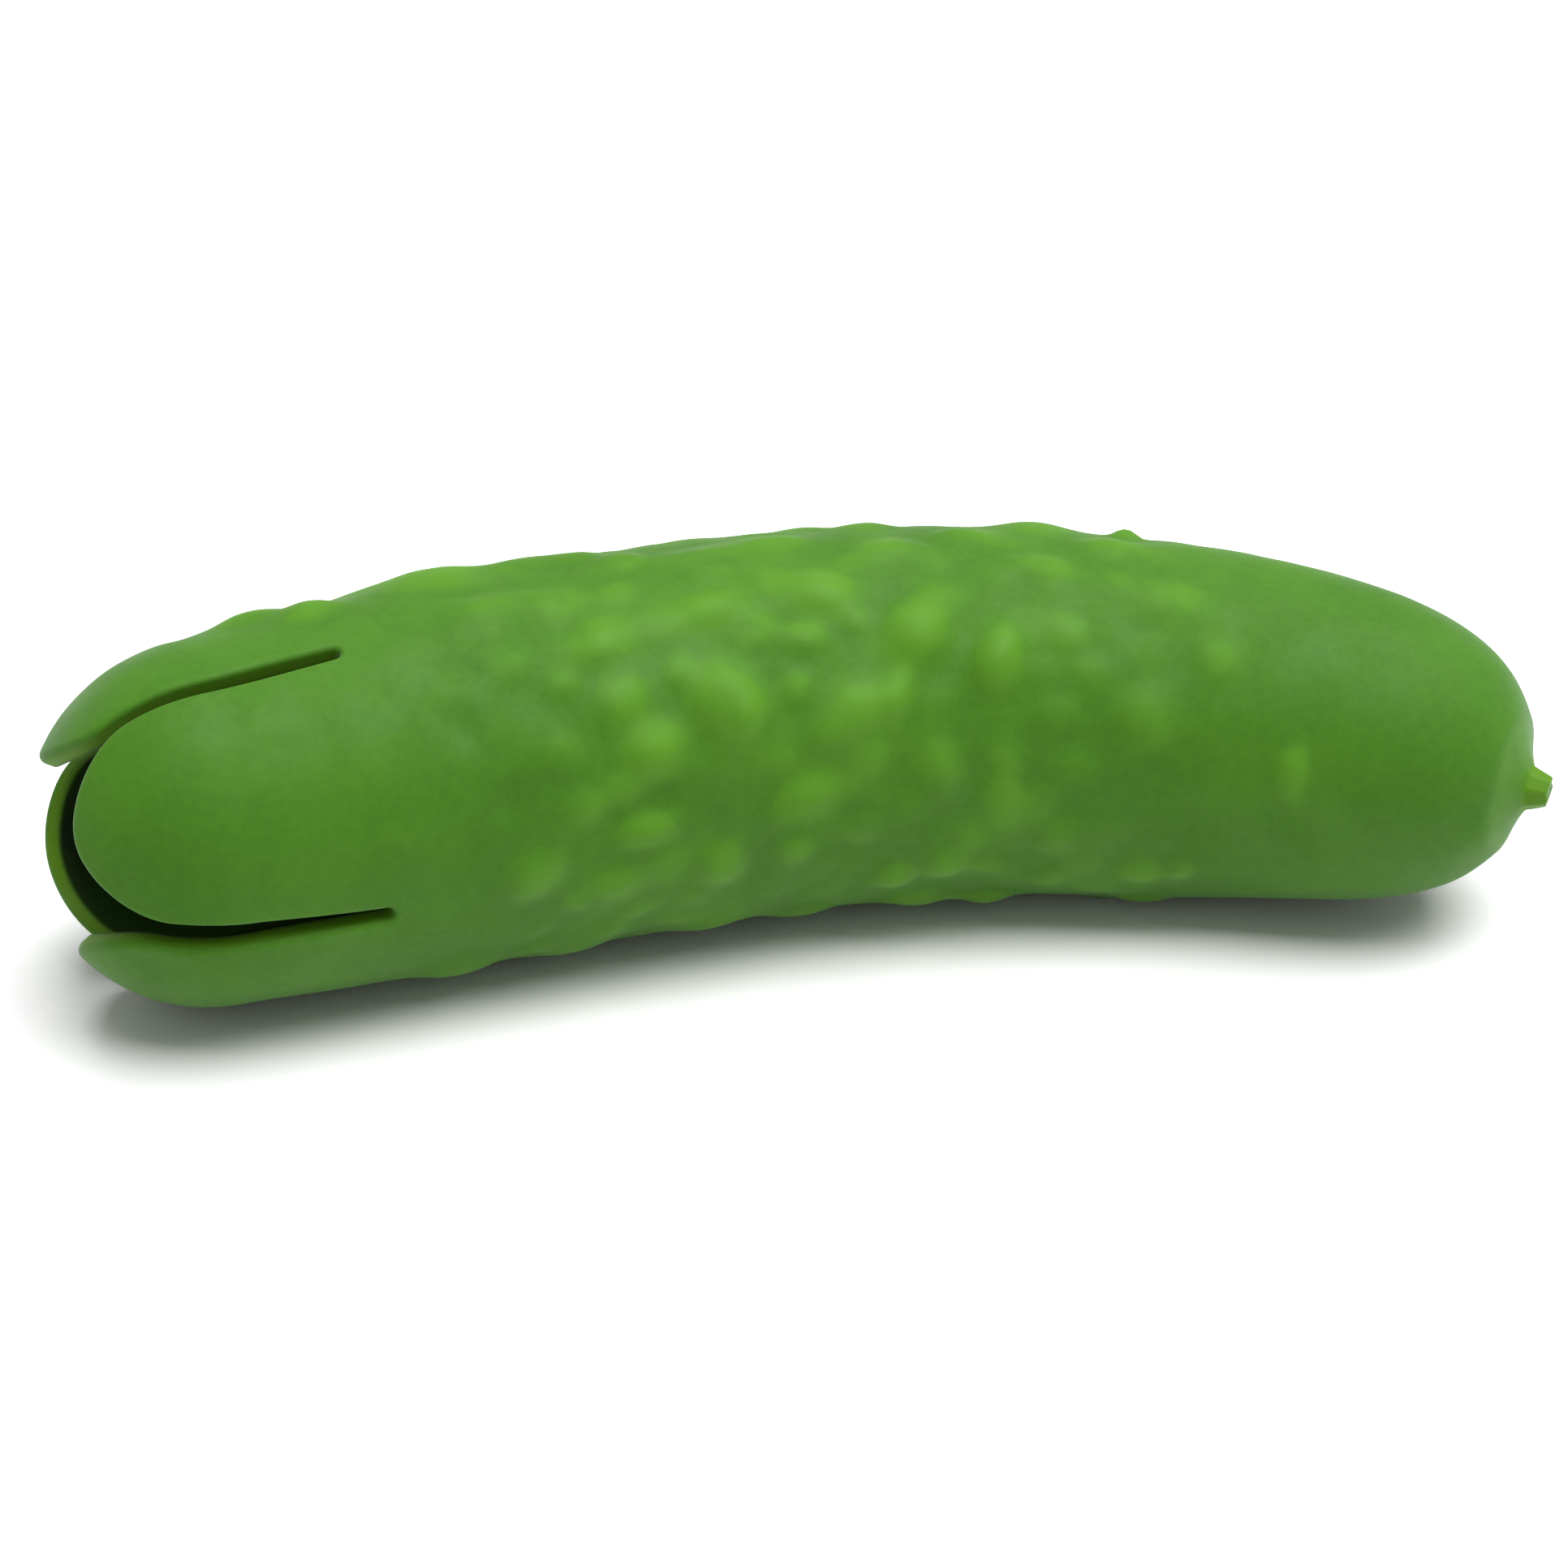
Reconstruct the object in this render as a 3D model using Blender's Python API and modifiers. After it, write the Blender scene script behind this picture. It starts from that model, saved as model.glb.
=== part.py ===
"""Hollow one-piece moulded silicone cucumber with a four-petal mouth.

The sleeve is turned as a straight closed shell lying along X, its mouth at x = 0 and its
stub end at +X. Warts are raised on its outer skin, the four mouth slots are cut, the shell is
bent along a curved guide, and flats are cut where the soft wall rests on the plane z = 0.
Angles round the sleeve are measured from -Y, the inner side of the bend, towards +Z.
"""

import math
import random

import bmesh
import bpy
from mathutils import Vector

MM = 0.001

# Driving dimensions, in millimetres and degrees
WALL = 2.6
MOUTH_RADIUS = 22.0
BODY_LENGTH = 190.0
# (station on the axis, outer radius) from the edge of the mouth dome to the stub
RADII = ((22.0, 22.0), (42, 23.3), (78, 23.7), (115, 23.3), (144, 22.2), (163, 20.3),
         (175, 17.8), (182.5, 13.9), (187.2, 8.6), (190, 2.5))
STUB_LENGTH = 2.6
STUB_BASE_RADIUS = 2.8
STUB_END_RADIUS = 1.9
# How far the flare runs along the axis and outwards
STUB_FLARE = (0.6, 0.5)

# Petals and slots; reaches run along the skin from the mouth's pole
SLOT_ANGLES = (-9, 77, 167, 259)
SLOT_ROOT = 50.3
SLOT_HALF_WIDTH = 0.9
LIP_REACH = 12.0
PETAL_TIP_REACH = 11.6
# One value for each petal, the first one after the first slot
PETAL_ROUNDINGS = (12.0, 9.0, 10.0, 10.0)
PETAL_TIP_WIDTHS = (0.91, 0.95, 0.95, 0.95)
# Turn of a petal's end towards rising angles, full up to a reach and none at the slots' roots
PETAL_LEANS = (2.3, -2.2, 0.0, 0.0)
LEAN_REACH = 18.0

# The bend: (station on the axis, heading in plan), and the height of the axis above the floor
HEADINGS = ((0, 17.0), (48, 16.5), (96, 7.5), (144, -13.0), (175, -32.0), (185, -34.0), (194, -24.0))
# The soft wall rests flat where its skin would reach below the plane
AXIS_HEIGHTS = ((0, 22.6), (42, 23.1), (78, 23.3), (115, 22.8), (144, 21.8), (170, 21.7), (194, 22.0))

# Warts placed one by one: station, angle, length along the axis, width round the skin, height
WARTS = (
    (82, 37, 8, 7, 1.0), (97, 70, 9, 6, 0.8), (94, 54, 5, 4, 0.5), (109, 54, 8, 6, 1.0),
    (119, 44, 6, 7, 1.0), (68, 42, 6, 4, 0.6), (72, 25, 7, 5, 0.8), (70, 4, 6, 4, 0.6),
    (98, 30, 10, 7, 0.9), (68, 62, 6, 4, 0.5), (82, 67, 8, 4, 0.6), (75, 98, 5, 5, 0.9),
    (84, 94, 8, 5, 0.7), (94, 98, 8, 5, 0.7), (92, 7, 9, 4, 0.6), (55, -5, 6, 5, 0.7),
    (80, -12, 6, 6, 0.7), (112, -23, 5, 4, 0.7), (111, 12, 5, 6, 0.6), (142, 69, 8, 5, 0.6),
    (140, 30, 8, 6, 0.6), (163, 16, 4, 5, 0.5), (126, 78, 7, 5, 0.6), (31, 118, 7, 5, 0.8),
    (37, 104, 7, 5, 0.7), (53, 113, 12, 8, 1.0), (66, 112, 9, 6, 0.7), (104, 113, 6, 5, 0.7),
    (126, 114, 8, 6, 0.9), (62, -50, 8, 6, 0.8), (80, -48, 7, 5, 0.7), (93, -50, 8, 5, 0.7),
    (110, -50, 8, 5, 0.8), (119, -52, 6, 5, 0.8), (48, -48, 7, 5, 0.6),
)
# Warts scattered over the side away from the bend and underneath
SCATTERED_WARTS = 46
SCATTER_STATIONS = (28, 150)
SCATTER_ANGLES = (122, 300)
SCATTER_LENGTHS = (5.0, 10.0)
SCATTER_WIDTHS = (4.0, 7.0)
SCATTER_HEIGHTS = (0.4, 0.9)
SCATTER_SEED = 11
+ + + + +
Written instruction: Only the lines from the beginning of the material above through the line with "a four-petal mouth." are wanted; extract them exactly.

Response to this task:
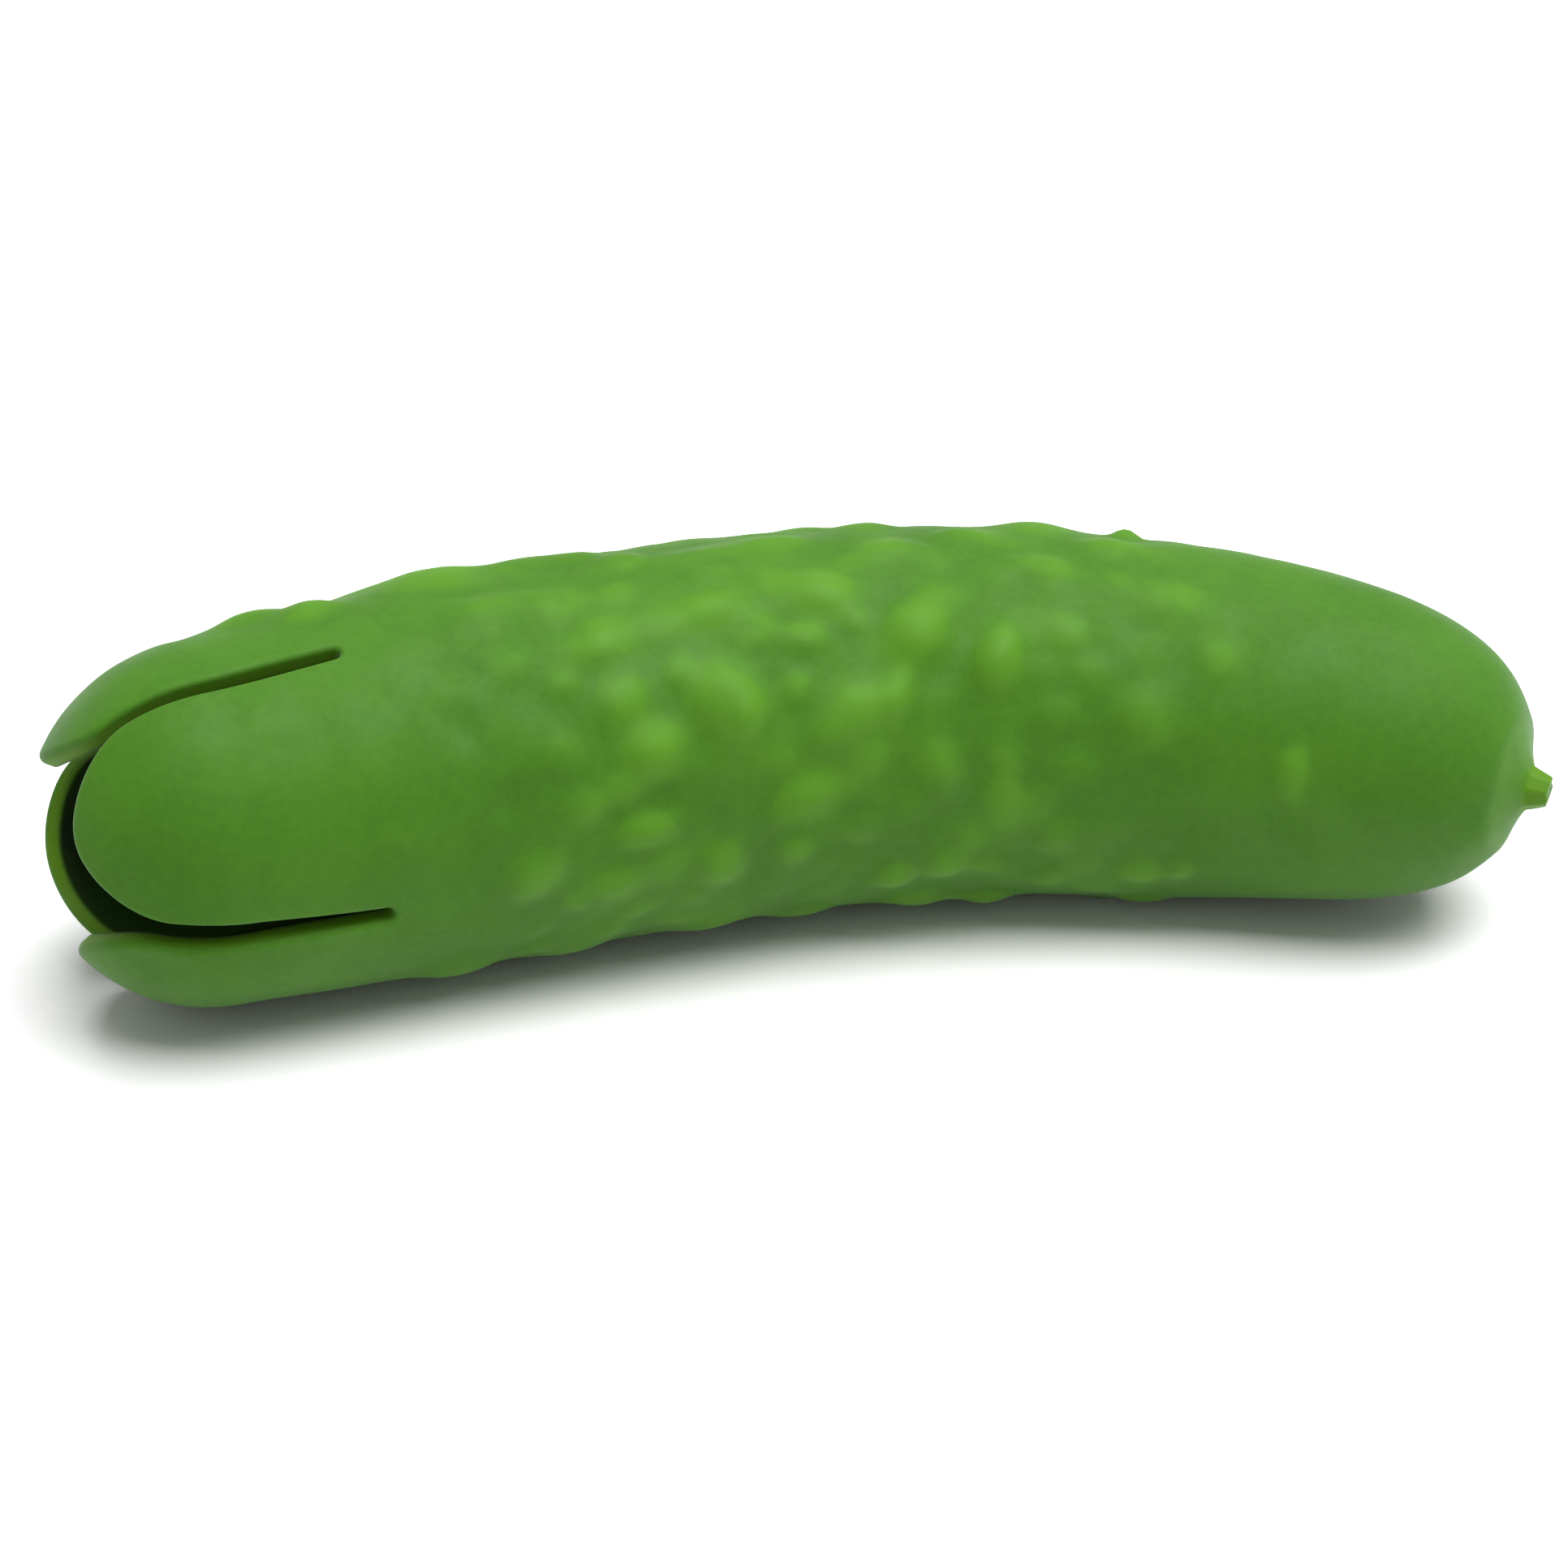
Reconstruct the object in this render as a 3D model using Blender's Python API and modifiers. After it, write the Blender scene script behind this picture. It starts from that model, saved as model.glb.
=== part.py ===
"""Hollow one-piece moulded silicone cucumber with a four-petal mouth.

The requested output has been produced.